Monday 19 February 2018

On my laptop it takes forever to train my TensorFlow models. I was looking for cheap online services where I could run the code and not having any luck finding anything, Google Cloud Computing does give you $300 worth of free processing time, but that's not really free. I did find Google Colab which is a Python notebook based environment where you can run code for free, and it includes GPU support!

It took me a little while to get everything set up, but it was relatively easy and it runs incredibly fast. The tricky part was getting my data into the notebook. While Colab saves the notebooks to your Google Drive, they do not run on your Google Drive so you can't just put the data on the Drive and then access it.

I used wget to download the data from a URL to wherever the notebook is running, then unzipped it with Python and then I was able to read the data, so it wasn't all that complicated. When I tried to follow the instructions on importing data from Google Drive via an API I was unable to get it to work - I kept getting errors about directories and files not existing despite the fact that they showed up when I did !ls.
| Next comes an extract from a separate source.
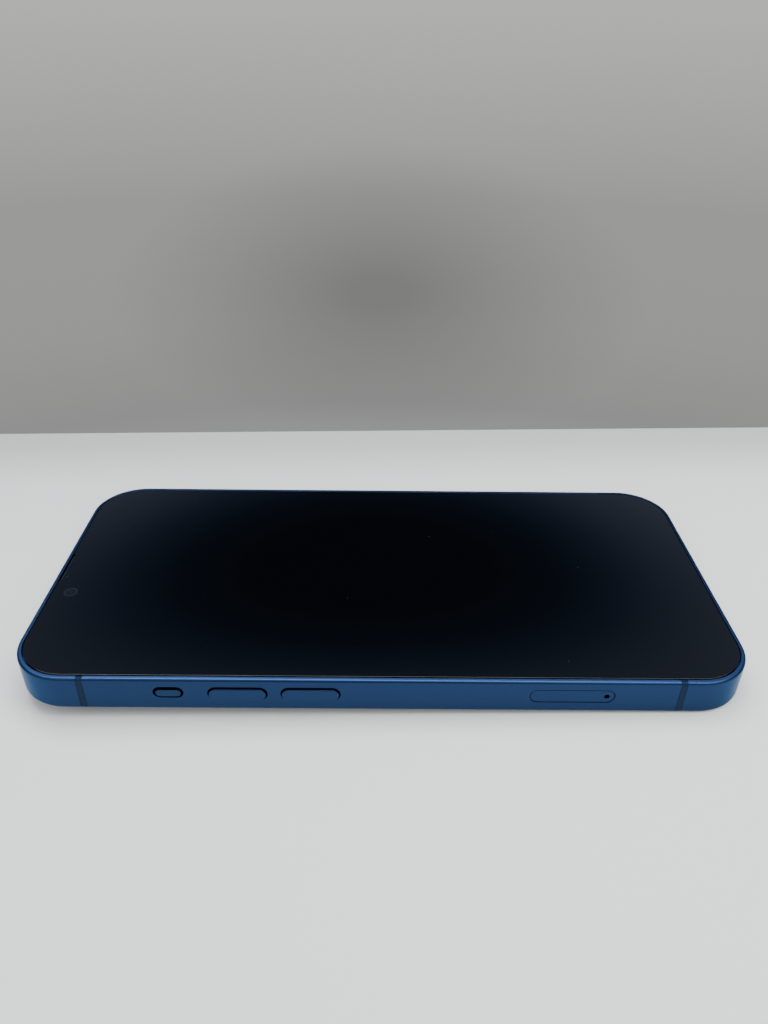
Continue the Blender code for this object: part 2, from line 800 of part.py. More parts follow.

They have Tesla K80 GPUs available and the code runs incredibly fast. I'm still training my first model, but it seems like it's going to finish in about 20 minutes whereas it would have taken 3+ hours to train it locally. This difference in speed makes it possible to do things like tune the learning rate and hyperparameters, which are not practical to do locally if it takes hours to train the model.

This is an amazing service from Google and I am already using it heavily, just hours after having discovered it.